Yeah, I think about it a lot with this role and my “Chicago Med” role, and a role I had just this past summer on Amazon’s “Tales From the Loop” where I played a gay man. And it’s really tricky because you can argue that I’m not Jewish, but you can also argue that I’m not a botanist nor am I an astronaut nor am I a British citizen nor am I a Ghanaian citizen.
So I don’t understand the problem in a binary situation. I understand it if you’re doing “Raisin in the Sun” and you cast the family as white people. That is problematic because this play is about being Black. There’s a difference between something that is tied to the identity of the piece that you’re doing and an actor playing a role. And so I think it should be a much more nuanced conversation than it is, and I do think about that all the time, I do anticipate people saying, “If you’re not even Jewish, if you’re not even somebody who says you believe in God, why should you have the right to play a religious character, much less a Jewish character?” I don’t know how to answer that question.

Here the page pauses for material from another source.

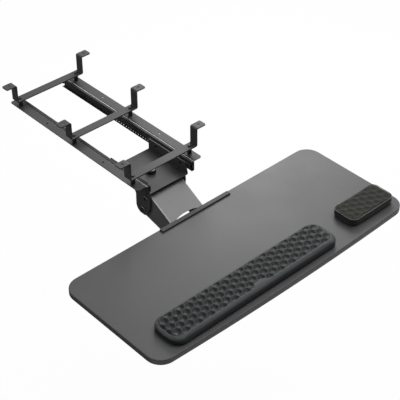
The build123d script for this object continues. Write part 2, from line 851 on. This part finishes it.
# Tilt bracket: two three-eyed plates joined by a web along their front edge
web_line = front_link_pivot - tilt_axis
web_plane = Plane(origin=tilt_axis, x_dir=web_line, z_dir=(1, 0, 0))
web_end = web_line.length - tilt_web_margin
with BuildPart() as tilt_bracket:
    with BuildSketch(side_plane(tilt_inner)):
        with Locations(in_side(front_pivot), in_side(tilt_axis)):
            Circle(tilt_eye_radius)
        with Locations(in_side(front_link_pivot)):
            Circle(tilt_front_eye_radius)
        make_hull()
        with Locations(in_side(front_link_pivot), in_side(tilt_axis)):
            Circle(pivot_bolt_radius, mode=Mode.SUBTRACT)
        with Locations(in_side(front_pivot)):
            Circle(bolt_bore, mode=Mode.SUBTRACT)
    extrude(amount=tilt_sheet)
    mirror(about=Plane.YZ)
    with BuildSketch(web_plane):
        with Locations(((tilt_web_start + web_end) / 2, tilt_sheet / 2 - tilt_front_eye_radius)):
            Rectangle(web_end - tilt_web_start, tilt_sheet)
    extrude(amount=tilt_inner, both=True)
finish(tilt_bracket.part, "tilt_bracket")

pin_reach = link_outer + link_wall_gap / 2
finish(round_bar(front_link_pivot, pivot_bolt_radius, -pin_reach, pin_reach), "front_link_pin")
tube = round_bar(front_link_pivot, front_tube_radius, -tilt_inner, tilt_inner, pivot_bolt_radius)
finish(tube, "front_link_tube")

# Tilt bolt with its head on the left and the clamping knob on the right
knob_start = tilt_outer + side_gap
star_start = knob_start + knob_hub_length
tilt_bolt_end = star_start + tilt_bolt_grip
with BuildPart() as tilt_bolt:
    with BuildSketch(side_plane(-tilt_outer)):
        with Locations(in_side(tilt_axis)):
            Circle(tilt_head_radius)
    extrude(amount=-tilt_head_height)
    fillet(tilt_bolt.edges().group_by(Axis.X)[0], radius=tilt_head_height / 2)
    with BuildSketch(side_plane(-tilt_outer)):
        with Locations(in_side(tilt_axis)):
            Circle(pivot_bolt_radius)
    extrude(amount=tilt_outer + tilt_bolt_end)
finish(tilt_bolt.part, "tilt_bolt")

lobe_place = knob_radius - knob_lobe_radius
with BuildPart() as tilt_knob:
    with BuildSketch(side_plane(star_start)):
        with Locations(in_side(tilt_axis)):
            Circle(lobe_place)
            with PolarLocations(lobe_place, knob_lobes):
                Circle(knob_lobe_radius)
    extrude(amount=knob_width)
    fillet(tilt_knob.edges().group_by(Axis.X)[-1], radius=knob_edge)
    with BuildSketch(side_plane(knob_start)):
        with Locations(in_side(tilt_axis)):
            Circle(knob_hub_radius)
    extrude(amount=knob_hub_length)
    with BuildSketch(side_plane(knob_start)):
        with Locations(in_side(tilt_axis)):
            Circle(bolt_bore)
    extrude(amount=tilt_bolt_end - knob_start + side_gap, mode=Mode.SUBTRACT)
finish(tilt_knob.part, "tilt_knob")

# Tray mounting plate with two hinge flanges
plate_back = tray_back - plate_back_gap
screw_column = plate_half_width - plate_screw_side_margin
screw_row = plate_length / 2 - plate_screw_end_margin
plate_middle = plate_back - plate_length / 2
plate_screw_spots = [
    (x, plate_middle + row) for x in (-screw_column, screw_column) for row in (-screw_row, 0, screw_row)
]
with BuildPart() as tray_mount_plate:
    with BuildSketch(Plane.XY.offset(plate_under)):
        with Locations((0, plate_middle)):
            RectangleRounded(2 * plate_half_width, plate_length, plate_corner_radius)
        with Locations(*plate_screw_spots):
            Circle(plate_screw_radius, mode=Mode.SUBTRACT)
    extrude(amount=plate_sheet)
    with BuildSketch(side_plane(plate_flange_inner)):
        with Locations(in_side(tilt_axis)):
            Circle(tilt_eye_radius)
        with Locations(
            (tilt_axis.Y + tilt_eye_radius - plate_flange_root / 2, plate_under + plate_sheet / 2)
        ):
            Rectangle(plate_flange_root, plate_sheet)
        make_hull()
        with Locations(in_side(tilt_axis)):
            Circle(bolt_bore, mode=Mode.SUBTRACT)
    flange = extrude(amount=plate_flange_sheet)
    mirror(flange, about=Plane.YZ)
finish(tray_mount_plate.part, "tray_mount_plate")

tube = round_bar(tilt_axis, tilt_tube_radius, -plate_flange_inner, plate_flange_inner, bolt_bore)
finish(tube, "tilt_spacer_tube")

with BuildPart() as tray_screws:
    with BuildSketch(Plane.XY.offset(plate_under)):
        with Locations(*plate_screw_spots):
            Circle(plate_screw_head_radius)
    extrude(amount=-plate_screw_head_height)
    fillet(tray_screws.edges().group_by(Axis.Z)[0], radius=plate_screw_head_height / 2)
    with BuildSketch(Plane.XY.offset(plate_under)):
        with Locations(*plate_screw_spots):
            Circle(plate_screw_radius)
    extrude(amount=plate_sheet + plate_screw_depth)
finish(tray_screws.part, "tray_screws")

# Tray board: straight back, gently bowed front and softened edges
tray_half = tray_width / 2
tray_end_front = tray_back - tray_depth
with BuildPart() as tray_board:
    with BuildSketch(Plane.XY.offset(tray_under)) as board_face:
        with BuildLine():
            back_line = Line((-tray_half, tray_back), (tray_half, tray_back))
            Line(back_line @ 1, (tray_half, tray_end_front))
            ThreePointArc(
                (tray_half, tray_end_front),
                (0, tray_end_front - tray_bow),
                (-tray_half, tray_end_front),
            )
            Line((-tray_half, tray_end_front), back_line @ 0)
        make_face()
        fillet(board_face.vertices(), radius=tray_corner_radius)
    extrude(amount=tray_thickness)
    levels = tray_board.edges().group_by(Axis.Z)
    fillet(levels[0] + levels[-1], radius=tray_edge_radius)
    with BuildSketch(Plane.XY.offset(tray_under)):
        with Locations(*plate_screw_spots):
            Circle(plate_screw_radius)
    extrude(amount=plate_screw_depth, mode=Mode.SUBTRACT)
finish(tray_board.part, "tray_board")

with BuildPart() as keyboard_stop:
    with BuildSketch(Plane.XY.offset(tray_top)):
        with Locations((0, tray_back - stop_setback - stop_depth / 2)):
            Rectangle(stop_length, stop_depth)
    extrude(amount=stop_height)
    stop_edges = keyboard_stop.edges().filter_by(Axis.X).group_by(Axis.Z)[-1]
    fillet(stop_edges, radius=stop_edge_radius)
finish(keyboard_stop.part, "keyboard_stop")


def rest_base(center, length, width, corner):
    """Thin non-slip base under a wrist rest."""
    with BuildPart() as base:
        with BuildSketch(Plane.XY.offset(tray_top)):
            with Locations(center):
                RectangleRounded(
                    length - 2 * rest_base_inset,
                    width - 2 * rest_base_inset,
                    corner - rest_base_inset,
                )
        extrude(amount=rest_base_thickness)
    return base.part


def rest_pad(center, length, width, corner):
    """Soft pad, drawn in at its foot and rolled over to a crowned top."""
    pad_height = rest_height - rest_base_thickness
    with BuildPart() as pad:
        for level_share, inset_share in zip(pad_level_shares, pad_inset_shares):
            inset = inset_share * pad_crown_inset
            level = tray_top + rest_base_thickness + level_share * pad_height
            with BuildSketch(Plane.XY.offset(level)):
                with Locations(center):
                    RectangleRounded(length - 2 * inset, width - 2 * inset, corner - inset)
        loft()
    return pad.part


mouse_rest_left = tray_half - mouse_rest_from_right - mouse_rest_length
keyboard_rest_left = -tray_half + keyboard_rest_from_left
keyboard_rest_length = mouse_rest_left - rest_spacing - keyboard_rest_left
keyboard_rest_center = (
    keyboard_rest_left + keyboard_rest_length / 2,
    tray_end_front + keyboard_rest_from_front + keyboard_rest_width / 2,
)
mouse_rest_center = (
    mouse_rest_left + mouse_rest_length / 2,
    tray_end_front + mouse_rest_from_front + mouse_rest_width / 2,
)
rests = {
    "keyboard": (keyboard_rest_center, keyboard_rest_length, keyboard_rest_width, keyboard_rest_corner),
    "mouse": (mouse_rest_center, mouse_rest_length, mouse_rest_width, mouse_rest_corner),
}
for rest_name, rest_sizes in rests.items():
    finish(rest_base(*rest_sizes), f"{rest_name}_rest_base")
    finish(rest_pad(*rest_sizes), f"{rest_name}_rest_pad")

I love to act and I love to tell stories, but I also want to have respect for the stories I’m telling. If it’s a situation where it’s going to ruin the show or people aren’t going to watch it, then I’ll step down — I mean not for this show, too late now I guess — that’s something I have to take into consideration. Because I don’t want to offend people. I wouldn’t want to offend everyone who’s a Jewish person who would look at that and go “Oh, my god, what is he doing!” If I’ve done something wrong, I don’t want to be in the boat of maligning a whole entire group of people. So it’s a really delicate situation. I hope I’ve brought some reality to it and I haven’t shined the wrong kind of attention to it.
So what if someone comes to you, let’s say a few roles from now, with another Black-Jewish character. What’s your response?
I guess I’d say I’ve been doing a pretty good job, that’s why you’re coming to me, I’m the Black-Jewish expert at this point. I’ll stick it on my resume — I’ll put the “Traveler’s Prayer” on my resume.